A tragédia de Mariana
No dia 5 de novembro de 2015, a barragem do Fundão, em Mariana (MG), se rompeu no distrito de Bento Rodrigues, a cerca de 35 Km do centro da cidade. O volume de rejeitos, que formavam uma lama tóxica, atingiu todo leito do Rio Doce e correu até o Oceano Atlântico, afetando cerca de 230 cidades de Minas Gerais, Espírito Santo e Bahia. Com o rompimento, 19 pessoas morreram, mas os danos ambientais foram considerados como a maior tragédia da história do país. De Mariana, na região central de Minas Gerais, até o balneário de Regência, no município de Linhares, no litoral norte do Espírito Santo, em um intervalo de 20 dias, a lama da barragem da Samarco que se rompeu percorreu 826 quilômetros até se despejar no mar.
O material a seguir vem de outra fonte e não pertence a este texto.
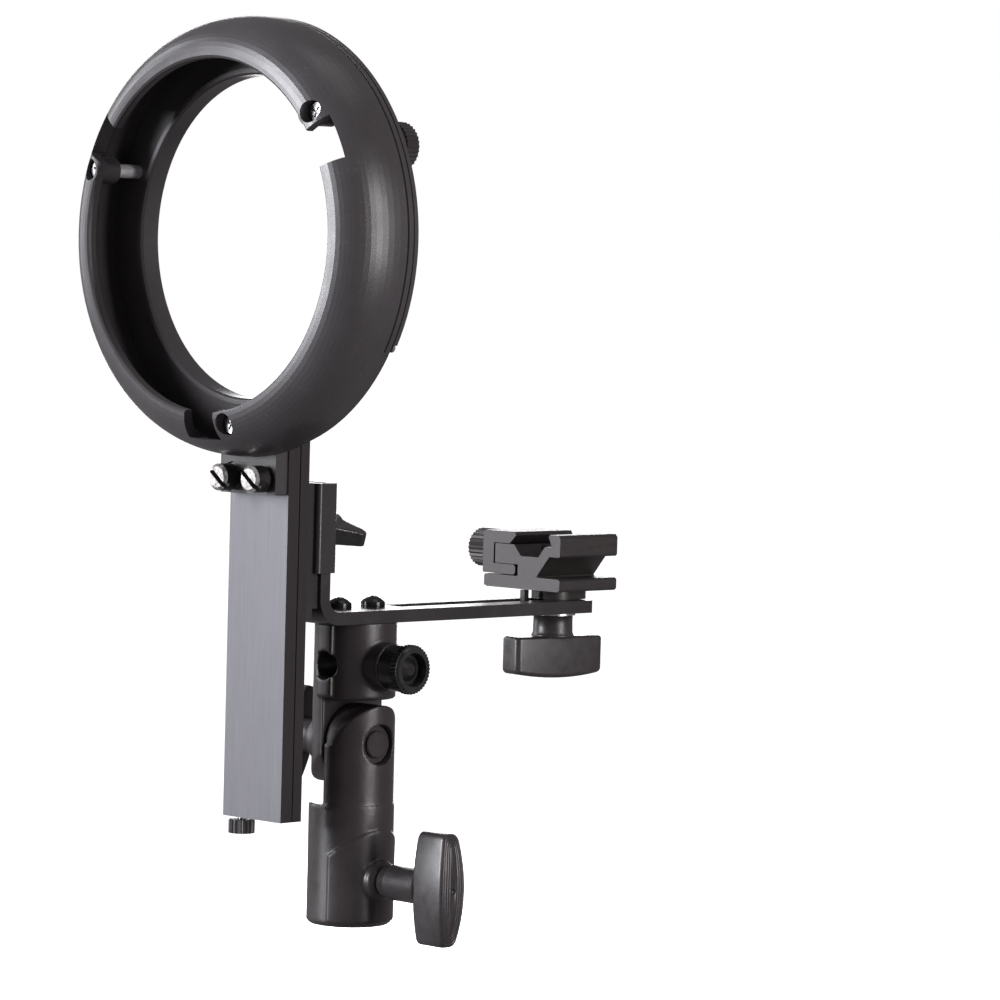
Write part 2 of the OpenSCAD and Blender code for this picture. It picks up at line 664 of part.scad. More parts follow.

Após a tragédia ambiental, dois processos principais foram abertos no Brasil. O primeiro, dos governos de Minas Gerais e do Espírito Santo contra as empresas, gerou um acordo judicial para reparação com indenizações e reassentamentos através de 42 programas. Para essa execução, a Vale criou a Fundação Renova, para que cerca de R$ 33 bilhões fossem pagos.
Havia expectativa de que as instituições de Justiça no Brasil, juntamente com os governos estaduais e federal, pudessem chegar a um acordo justo com as mineradoras que contemplasse todas as vítimas do rompimento – incluindo os municípios e os indivíduos, mas as conversas fracassaram em dezembro de 2023, pois enquanto as autoridades e os governos pediram R$ 126 bilhões, a Vale, Samarco e BHP propuseram R$ 42 bilhões e, ainda não há expectativa de resolução.
Além disso, outra ação, movida pelo Ministério Público, continuou tramitando no tribunal. No dia 12 de março de 2024, a Justiça Federal condenou as empresas a um pagamento de R$ 47,6 bilhões em indenização coletiva, a serem corrigidos por juros. Essa foi a primeira decisão de mérito de dimensão global que já foi proferida no processo.